— Task goal —
Print, without altering anything, the lines from the one that holds "obj.matrix_parent_inverse = Matrix.Identity(4)" to the one that holds "before = set(bpy.data.objects)", inclusive. No other lines belong in the output.

— Given data —
○ ○ ○

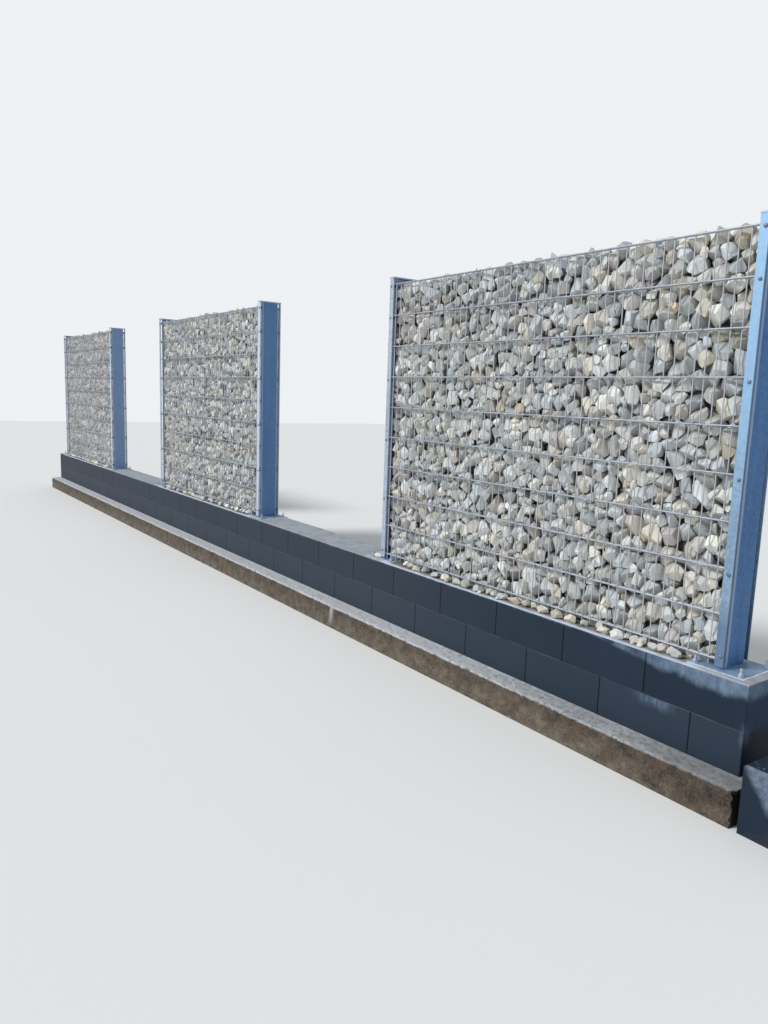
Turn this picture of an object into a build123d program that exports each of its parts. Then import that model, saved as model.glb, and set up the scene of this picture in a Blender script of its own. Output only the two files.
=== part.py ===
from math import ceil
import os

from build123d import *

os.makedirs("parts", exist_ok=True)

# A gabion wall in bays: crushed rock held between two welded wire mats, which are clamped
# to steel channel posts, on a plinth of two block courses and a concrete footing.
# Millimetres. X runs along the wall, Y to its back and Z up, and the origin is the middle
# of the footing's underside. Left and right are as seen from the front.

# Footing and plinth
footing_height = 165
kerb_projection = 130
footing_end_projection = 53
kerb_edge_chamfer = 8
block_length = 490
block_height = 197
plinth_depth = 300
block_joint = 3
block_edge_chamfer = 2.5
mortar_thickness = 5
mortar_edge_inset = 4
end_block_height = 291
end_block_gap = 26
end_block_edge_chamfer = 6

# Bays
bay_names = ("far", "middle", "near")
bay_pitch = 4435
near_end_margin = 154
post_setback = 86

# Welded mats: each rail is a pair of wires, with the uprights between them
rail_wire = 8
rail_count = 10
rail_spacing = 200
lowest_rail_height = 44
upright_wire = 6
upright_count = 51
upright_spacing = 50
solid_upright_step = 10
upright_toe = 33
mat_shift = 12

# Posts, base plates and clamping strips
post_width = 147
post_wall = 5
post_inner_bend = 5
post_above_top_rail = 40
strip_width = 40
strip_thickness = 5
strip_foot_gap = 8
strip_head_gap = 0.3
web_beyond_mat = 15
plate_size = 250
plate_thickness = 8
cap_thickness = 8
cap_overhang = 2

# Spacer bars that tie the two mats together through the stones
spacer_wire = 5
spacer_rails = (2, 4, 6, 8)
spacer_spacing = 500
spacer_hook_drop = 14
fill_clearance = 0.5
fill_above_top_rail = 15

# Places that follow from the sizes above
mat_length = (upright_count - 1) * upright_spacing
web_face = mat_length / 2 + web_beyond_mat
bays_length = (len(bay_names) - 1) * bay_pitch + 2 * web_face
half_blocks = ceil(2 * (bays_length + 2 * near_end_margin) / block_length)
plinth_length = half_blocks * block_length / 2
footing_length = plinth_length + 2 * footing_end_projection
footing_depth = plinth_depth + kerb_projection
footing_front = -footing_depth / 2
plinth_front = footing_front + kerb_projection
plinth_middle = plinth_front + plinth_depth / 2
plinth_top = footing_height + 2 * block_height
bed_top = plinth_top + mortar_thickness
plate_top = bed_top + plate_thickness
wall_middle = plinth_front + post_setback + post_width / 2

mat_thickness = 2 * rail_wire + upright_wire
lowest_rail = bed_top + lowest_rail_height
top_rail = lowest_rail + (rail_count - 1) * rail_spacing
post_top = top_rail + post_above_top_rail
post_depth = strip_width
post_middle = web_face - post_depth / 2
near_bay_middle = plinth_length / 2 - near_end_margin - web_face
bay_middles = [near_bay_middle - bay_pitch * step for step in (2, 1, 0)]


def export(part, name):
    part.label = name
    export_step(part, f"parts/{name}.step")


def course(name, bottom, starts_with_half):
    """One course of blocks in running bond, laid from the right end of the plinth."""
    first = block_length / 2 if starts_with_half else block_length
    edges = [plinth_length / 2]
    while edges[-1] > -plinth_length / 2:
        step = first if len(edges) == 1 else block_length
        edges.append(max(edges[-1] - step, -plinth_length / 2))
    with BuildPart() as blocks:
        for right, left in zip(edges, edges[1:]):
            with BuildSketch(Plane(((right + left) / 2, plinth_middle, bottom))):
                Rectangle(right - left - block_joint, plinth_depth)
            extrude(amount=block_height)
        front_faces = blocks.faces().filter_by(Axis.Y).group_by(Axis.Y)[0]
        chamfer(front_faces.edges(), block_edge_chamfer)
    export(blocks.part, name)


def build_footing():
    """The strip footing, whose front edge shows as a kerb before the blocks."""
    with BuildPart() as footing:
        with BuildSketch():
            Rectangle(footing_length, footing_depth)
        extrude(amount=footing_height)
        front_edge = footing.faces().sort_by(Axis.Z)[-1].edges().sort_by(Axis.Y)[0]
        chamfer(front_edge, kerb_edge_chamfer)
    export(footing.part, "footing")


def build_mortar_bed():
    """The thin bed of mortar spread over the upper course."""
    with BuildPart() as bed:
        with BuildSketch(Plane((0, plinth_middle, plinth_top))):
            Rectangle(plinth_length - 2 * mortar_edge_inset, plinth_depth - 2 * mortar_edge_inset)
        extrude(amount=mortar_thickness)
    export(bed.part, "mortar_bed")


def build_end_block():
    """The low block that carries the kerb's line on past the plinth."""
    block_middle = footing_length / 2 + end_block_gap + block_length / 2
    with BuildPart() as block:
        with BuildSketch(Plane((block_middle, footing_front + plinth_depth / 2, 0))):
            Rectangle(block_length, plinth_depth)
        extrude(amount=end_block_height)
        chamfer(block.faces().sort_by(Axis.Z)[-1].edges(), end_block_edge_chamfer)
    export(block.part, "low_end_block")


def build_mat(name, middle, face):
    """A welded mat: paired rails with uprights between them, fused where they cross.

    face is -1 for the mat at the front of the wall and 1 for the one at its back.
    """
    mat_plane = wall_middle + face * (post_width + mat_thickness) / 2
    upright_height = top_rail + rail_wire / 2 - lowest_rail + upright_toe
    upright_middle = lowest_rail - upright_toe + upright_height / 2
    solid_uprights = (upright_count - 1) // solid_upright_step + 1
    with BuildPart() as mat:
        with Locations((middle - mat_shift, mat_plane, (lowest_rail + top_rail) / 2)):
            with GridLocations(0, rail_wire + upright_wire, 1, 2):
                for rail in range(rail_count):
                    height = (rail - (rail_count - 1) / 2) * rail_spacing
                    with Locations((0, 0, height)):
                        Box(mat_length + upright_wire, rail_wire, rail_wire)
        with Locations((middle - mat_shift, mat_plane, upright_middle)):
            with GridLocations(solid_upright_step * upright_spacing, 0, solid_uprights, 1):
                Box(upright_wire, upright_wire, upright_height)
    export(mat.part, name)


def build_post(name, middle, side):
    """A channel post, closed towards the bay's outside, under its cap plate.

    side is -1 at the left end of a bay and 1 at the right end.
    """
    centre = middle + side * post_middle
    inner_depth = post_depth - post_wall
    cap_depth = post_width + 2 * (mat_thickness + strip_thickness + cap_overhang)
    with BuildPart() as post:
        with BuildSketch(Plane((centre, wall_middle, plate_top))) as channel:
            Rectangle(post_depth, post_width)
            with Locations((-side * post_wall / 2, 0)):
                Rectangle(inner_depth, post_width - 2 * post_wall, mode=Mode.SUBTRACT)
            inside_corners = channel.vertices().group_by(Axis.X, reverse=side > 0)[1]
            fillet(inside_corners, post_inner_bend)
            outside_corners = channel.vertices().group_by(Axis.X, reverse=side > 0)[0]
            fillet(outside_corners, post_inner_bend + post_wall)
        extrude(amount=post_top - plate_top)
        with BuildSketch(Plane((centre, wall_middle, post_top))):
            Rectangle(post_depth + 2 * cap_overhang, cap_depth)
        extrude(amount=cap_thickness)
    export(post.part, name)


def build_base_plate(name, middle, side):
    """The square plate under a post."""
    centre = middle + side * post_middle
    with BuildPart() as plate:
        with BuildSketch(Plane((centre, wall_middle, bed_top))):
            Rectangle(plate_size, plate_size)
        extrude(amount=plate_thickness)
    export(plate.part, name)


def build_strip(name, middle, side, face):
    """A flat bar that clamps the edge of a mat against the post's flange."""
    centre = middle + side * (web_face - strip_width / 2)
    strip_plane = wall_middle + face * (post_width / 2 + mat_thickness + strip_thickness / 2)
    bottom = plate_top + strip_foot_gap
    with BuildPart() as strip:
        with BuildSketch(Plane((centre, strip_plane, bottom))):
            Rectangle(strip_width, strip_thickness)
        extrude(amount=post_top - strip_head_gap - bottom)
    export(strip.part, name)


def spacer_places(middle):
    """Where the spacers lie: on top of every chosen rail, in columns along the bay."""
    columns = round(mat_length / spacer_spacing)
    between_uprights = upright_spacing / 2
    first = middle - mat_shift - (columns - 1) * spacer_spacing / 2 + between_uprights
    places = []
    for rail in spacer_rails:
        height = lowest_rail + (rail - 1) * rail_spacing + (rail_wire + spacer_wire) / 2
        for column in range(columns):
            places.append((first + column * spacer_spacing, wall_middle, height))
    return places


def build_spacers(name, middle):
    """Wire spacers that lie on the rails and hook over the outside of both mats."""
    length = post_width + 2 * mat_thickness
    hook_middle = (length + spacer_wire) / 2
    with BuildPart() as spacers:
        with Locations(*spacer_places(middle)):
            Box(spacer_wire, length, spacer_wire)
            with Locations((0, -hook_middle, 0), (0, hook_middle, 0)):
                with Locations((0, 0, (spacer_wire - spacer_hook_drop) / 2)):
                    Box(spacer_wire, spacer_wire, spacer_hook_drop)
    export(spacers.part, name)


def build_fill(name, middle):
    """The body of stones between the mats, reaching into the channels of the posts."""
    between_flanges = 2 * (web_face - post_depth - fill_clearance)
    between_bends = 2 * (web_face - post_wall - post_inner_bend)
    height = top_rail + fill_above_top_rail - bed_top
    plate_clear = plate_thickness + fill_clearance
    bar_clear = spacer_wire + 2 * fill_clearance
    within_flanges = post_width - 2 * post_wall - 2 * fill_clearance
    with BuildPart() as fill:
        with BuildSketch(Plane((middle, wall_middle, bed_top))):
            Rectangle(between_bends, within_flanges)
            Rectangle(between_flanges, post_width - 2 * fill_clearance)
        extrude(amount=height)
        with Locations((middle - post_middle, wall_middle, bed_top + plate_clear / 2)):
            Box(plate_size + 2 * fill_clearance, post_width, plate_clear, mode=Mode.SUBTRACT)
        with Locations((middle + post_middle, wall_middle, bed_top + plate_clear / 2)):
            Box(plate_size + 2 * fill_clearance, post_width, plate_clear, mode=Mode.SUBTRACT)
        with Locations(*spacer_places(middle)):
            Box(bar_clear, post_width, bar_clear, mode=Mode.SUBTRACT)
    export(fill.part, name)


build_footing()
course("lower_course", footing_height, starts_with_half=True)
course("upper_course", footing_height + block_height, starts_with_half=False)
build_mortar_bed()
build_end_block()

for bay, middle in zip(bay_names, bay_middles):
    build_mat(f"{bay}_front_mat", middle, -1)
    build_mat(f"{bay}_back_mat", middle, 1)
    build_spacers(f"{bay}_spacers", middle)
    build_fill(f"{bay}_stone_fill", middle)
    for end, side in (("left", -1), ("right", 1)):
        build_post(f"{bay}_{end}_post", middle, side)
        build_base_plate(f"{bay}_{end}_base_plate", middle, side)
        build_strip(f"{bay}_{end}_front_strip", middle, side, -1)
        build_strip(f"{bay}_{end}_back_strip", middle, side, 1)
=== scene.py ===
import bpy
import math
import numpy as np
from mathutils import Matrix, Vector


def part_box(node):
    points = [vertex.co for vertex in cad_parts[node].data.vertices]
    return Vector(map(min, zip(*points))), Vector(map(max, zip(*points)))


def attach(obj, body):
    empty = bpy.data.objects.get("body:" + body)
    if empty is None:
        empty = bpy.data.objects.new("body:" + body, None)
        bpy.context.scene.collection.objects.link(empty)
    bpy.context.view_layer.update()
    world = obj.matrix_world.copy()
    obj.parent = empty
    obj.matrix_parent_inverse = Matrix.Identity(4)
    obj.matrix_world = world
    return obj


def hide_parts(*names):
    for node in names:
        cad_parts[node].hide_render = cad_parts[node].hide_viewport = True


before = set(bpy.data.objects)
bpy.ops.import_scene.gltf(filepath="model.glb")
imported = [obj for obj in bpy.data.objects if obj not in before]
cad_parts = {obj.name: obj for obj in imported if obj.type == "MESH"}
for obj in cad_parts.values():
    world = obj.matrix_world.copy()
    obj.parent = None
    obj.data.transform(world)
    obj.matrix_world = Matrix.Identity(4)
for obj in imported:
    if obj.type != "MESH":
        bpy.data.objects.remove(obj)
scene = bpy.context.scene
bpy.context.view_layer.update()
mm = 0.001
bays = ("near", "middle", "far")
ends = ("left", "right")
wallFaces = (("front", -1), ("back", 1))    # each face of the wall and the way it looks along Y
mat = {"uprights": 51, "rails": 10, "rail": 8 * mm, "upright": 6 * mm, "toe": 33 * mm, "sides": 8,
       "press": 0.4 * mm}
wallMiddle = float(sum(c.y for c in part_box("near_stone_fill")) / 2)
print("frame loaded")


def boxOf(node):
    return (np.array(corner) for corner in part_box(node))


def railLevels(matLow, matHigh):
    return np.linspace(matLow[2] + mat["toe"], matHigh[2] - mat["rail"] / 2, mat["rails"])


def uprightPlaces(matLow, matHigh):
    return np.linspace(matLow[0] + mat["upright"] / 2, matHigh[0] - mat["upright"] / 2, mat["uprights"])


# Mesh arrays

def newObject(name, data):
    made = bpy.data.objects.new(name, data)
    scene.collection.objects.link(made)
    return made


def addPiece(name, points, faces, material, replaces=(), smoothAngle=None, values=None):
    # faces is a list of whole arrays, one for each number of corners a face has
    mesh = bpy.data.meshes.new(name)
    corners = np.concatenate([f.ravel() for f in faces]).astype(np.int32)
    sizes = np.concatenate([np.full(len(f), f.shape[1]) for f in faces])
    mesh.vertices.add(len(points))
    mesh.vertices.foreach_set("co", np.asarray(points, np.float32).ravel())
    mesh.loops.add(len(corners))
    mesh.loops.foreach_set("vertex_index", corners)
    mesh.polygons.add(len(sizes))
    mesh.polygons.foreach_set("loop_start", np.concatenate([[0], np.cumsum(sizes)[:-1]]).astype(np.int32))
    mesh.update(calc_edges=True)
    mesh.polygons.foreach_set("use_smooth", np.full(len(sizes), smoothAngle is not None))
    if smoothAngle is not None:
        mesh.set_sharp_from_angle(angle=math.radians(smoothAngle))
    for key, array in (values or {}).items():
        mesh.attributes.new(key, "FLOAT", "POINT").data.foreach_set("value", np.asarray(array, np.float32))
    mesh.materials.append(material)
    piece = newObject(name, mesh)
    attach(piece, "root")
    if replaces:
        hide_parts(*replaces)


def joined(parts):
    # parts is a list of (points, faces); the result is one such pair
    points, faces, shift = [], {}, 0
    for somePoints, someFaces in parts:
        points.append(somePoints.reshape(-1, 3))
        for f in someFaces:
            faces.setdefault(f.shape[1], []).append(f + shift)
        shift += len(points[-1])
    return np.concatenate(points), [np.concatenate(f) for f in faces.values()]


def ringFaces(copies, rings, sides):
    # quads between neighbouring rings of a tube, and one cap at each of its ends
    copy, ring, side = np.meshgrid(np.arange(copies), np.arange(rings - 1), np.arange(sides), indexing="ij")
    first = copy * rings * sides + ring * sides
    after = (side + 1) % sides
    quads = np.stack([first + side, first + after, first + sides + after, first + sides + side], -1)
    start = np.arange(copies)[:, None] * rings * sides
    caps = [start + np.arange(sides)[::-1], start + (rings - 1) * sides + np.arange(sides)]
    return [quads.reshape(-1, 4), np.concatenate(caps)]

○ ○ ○

— Written answer —
    obj.matrix_parent_inverse = Matrix.Identity(4)
    obj.matrix_world = world
    return obj


def hide_parts(*names):
    for node in names:
        cad_parts[node].hide_render = cad_parts[node].hide_viewport = True


before = set(bpy.data.objects)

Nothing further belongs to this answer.